In seinem Brief an das BMI vom November 2023 hatte Reul nach Informationen des „Kölner Stadtanzeigers“ bereits folgenden Appell an Bundesinnenministerin Faeser gerichtet:

„Daher bitte ich Sie, durch Ihr Haus als zuständige Verbotsbehörde prüfen zu lassen, ob auf der Grundlage der bisherigen bundesweit vorliegenden Informationen über die genannten Gruppierungen [Muslim interaktiv, Generation Islam, Realität Islam] vereinsrechtliche Maßnahmen eingeleitet werden können.“

Polizeigewerkschaft NRW sieht Verfassungsschutz am Zug

Nach Reuls damaligem Kenntnisstand seien manchmal „mehrere Tausend Teilnehmer“ zu den Veranstaltungen erschienen. Dabei seien „auch häufiger Polizistinnen und Polizisten angegriffen worden“. Auf einer Demo in der Ruhrmetropole Essen sei der prominente „Generation Islam“-Aktivist Ahmad Tamim aufgetreten. Aus dem Publikum seien unter anderem die Slogans „Muslime leiden, Herrscher schweigen“, „Einen Khalifa für Palästina“ und „Es ist unser Kummer, wir sind eine Ummah“ erklungen. Für Reul „klare Forderung nach einem Kalifat“.

Wie NRW-Innenminister Herbert Reul habe sich auch Erich Rettinghaus, der Landesvorsitzende der Deutschen Polizeigewerkschaft (DPolG) im bevölkerungsreichsten Bundesland, für ein Verbot der MI-Gruppierung ausgesprochen, berichtet die „Welt“. Seiner Meinung nach liege es nun am Verfassungsschutz, „Material“ dafür zu besorgen. Außerdem müsse man seiner Ansicht nach prüfen, ob es ausländerrechtlich möglich sei, MI-Anhängern das Aufenthaltsrecht zu entziehen oder ihnen die Einreise nach Deutschland zu untersagen, so die „Rheinische Post“.

„Khorasan“ bekannte sich zum Terroranschlag in Krasnogarsk

Bereits seit Jahren ist bekannt, dass islamistische Gruppen, beispielsweise der „Islamische Staat“ (IS) und seine Epigonen, gezielt auf allgemein zugänglichen Onlineplattformen unterwegs sind, um Unterstützer für ihre Träume nach einem weltweiten Kalifat zu finden. Zuletzt hatte das Massaker in der Crocus City Hall in Krasnogarsk bei Moskau international für Schlagzeilen gesorgt. Zur Urheberschaft hatte sich die IS-Gruppe „Khorasan“ (ISPK) bekannt.

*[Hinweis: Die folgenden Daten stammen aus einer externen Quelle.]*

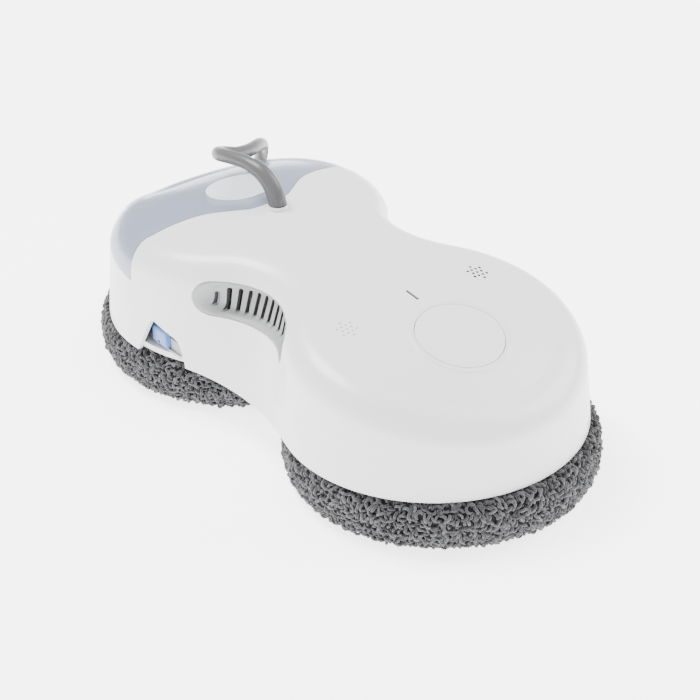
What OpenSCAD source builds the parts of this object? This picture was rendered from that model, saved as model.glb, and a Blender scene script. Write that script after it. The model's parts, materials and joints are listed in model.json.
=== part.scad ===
// Twin-disc window cleaning robot, lying on its two cleaning pads.
// +X points to the button end, +Y across, +Z up. The pads stand on z = 0.

/* [Body shell] */
// Distance from the middle to the centre of each round lobe
lobe_x = 70; // [67:0.5:72]
// Radius of a lobe at the lower rim
lobe_r = 72.5; // [71:0.25:74]
// How much a lobe narrows from the rim to the top edge
lobe_draft = 2; // [1:0.25:3]
// How far the waist is drawn in from the sides of the lobes at the lower rim
waist_in = 12.5; // [10.5:0.25:14.5]
// How much the waist narrows from the rim to the top edge
waist_draft = 16.5; // [14:0.5:18]
// Height of the lower rim
rim_z = 25; // [24.6:0.1:25.4]
// Height of the top at its highest point
crown_z = 87; // [86:0.5:90]
// Radius of the soft top edge
edge_r = 15; // [12:0.5:17]
// Thickness of the shell
shell_wall = 2.4; // [1.8:0.1:3]

/* [Cleaning wheels] */
// Radius of a cleaning pad
pad_r = 75; // [74.5:0.1:75.5]
// Gap between the two pads
pad_gap = 1; // [0.6:0.1:2]
// Thickness of the pad under the disc
pad_t = 7; // [6:0.25:7.5]
// Height of the pad's fluffy rim
pad_h = 24; // [22:0.25:24.2]
// Radius of the disc inside the pad
disc_r = 66; // [62:0.5:67]
// Radius of the suction hole through the wheel
suction_r = 20; // [17:0.5:20.5]
// Tooth size of the drive gears
gear_module = 1.25; // [1.2:0.01:1.3]
// Backlash of the drive gears
backlash = 0.3; // [0.2:0.05:0.4]

/* [Water tank] */
// Wall of the tank
tank_wall = 2; // [1.4:0.1:2.4]
// Gap between the tank and the shell
tank_gap = 0.4; // [0.3:0.05:0.6]
// Height of the tank's lower edge at its front tips
tank_floor_z = 61; // [60:0.25:62]
// How far the tank slides back to free its spout
tank_travel = 6; // [5:0.5:7]

/* [Power button] */
// Radius of the button
button_r = 20.5; // [18:0.25:22]
// Travel of the button
button_travel = 0.8; // [0.5:0.1:1]

/* [Power cord] */
// Diameter of the cord
cord_d = 7; // [6.6:0.1:7.2]

/* [Hidden] */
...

Nach Informationen des „Focus“ gehen die „deutschen Sicherheitsbehörden“ davon aus, dass der seit dem 7. Oktober 2023 erneut aufgeflammte blutige Konflikt zwischen Israel und der Hamas im Gazastreifen die antiisraelische Stimmung, vor allem junger Muslime, „weiter enorm aufheizen“ werde – auch auf deutschem Boden.

Nach einer Studie über „Muslimisches Leben in Deutschland“ (PDF-Datei, ab Seite 30), die vor einigen Jahren von der Deutschen Islam Konferenz in Auftrag gegeben worden war, ging das BMI im Jahr 2020 einer Hochrechnung zufolge von bis zu 5,6 Millionen unter den damals insgesamt 83,1 Millionen Einwohnern der Bundesrepublik aus. Das habe rechnerisch einem Bevölkerungsanteil von bis zu 6,7 Prozent entsprochen. Aktuellere Zahlen konnte die Sprecherin des BMI auf Anfrage der Epoch Times nicht nennen.

Kampf gegen Islamismus

Bundesinnenministerin Faeser hatte im Juni 2023 anlässlich der Vorstellung des Verfassungsschutzberichtes 2022 angekündigt, „unsere harte Gangart gegen Islamisten“ fortsetzen zu wollen. Im ersten Halbjahr 2023 seien „bereits zwei mögliche islamistische Anschläge in Castrop-Rauxel und in Hamburg verhindert“ worden. Es bestehe ein „weiter Grund zu höchster Wachsamkeit“.

Anfang November 2023 erließ Faeser unter dem anhaltenden Eindruck antiisraelischer Demonstrationen ein Betätigungsverbot für die Hamas in Deutschland und gab die Auflösung des propalästinensischen Solidaritätsnetzwerks „Samidoun“ bekannt.

Als die „größte extremistische Gefahr für die demokratische Grundordnung“ betrachtet Faeser allerdings bis heute den Rechtsextremismus.